(The records)

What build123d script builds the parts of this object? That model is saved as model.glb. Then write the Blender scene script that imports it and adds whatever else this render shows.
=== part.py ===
...
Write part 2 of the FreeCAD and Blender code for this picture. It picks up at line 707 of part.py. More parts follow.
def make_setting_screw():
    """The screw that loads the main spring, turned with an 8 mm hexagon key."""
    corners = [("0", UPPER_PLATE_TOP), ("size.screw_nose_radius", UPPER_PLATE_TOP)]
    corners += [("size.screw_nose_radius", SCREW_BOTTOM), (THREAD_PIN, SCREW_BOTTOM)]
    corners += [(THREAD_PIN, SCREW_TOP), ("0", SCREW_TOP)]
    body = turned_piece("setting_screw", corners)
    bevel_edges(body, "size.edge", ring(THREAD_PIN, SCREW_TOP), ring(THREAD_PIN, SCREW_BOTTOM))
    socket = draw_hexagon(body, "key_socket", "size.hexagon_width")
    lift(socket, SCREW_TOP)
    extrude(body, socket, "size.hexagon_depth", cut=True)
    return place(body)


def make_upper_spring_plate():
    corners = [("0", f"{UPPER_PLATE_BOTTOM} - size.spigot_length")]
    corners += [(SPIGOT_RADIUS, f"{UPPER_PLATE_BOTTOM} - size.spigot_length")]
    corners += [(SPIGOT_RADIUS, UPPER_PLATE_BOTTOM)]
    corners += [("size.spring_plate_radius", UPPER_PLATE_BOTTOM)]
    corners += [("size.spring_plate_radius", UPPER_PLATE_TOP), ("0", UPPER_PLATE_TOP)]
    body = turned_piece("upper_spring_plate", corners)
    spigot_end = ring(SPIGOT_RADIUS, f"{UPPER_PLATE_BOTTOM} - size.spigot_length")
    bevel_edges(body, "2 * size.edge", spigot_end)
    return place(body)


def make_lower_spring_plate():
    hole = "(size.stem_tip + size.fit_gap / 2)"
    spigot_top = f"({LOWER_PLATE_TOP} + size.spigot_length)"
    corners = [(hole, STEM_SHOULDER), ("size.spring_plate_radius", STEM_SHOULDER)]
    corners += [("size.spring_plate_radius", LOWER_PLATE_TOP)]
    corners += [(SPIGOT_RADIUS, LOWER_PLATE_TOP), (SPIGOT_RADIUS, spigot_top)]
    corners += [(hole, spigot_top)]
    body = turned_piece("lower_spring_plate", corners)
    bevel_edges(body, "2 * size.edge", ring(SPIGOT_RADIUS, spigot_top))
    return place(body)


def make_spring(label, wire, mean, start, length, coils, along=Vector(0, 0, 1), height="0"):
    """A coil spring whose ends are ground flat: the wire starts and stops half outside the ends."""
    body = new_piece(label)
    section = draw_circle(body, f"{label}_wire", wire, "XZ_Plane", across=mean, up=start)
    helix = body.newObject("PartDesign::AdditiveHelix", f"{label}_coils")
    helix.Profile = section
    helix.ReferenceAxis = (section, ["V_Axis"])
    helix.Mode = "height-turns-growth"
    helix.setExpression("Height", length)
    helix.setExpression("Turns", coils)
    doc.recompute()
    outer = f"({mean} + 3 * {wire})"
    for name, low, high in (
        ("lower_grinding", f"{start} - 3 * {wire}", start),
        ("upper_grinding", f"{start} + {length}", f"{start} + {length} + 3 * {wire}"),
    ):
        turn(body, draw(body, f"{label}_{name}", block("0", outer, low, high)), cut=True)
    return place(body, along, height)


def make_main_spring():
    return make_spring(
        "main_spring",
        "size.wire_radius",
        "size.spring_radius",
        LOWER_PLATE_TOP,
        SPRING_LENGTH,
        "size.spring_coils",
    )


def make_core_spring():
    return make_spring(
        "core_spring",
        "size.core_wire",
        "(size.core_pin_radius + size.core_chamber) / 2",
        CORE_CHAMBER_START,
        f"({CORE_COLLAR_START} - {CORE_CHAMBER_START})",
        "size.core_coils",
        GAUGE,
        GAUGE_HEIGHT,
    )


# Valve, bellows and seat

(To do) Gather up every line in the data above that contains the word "this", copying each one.

(Worked answer)
What build123d script builds the parts of this object? That model is saved as model.glb. Then write the Blender scene script that imports it and adds whatever else this render shows.
Write part 2 of the FreeCAD and Blender code for this picture. It picks up at line 707 of part.py. More parts follow.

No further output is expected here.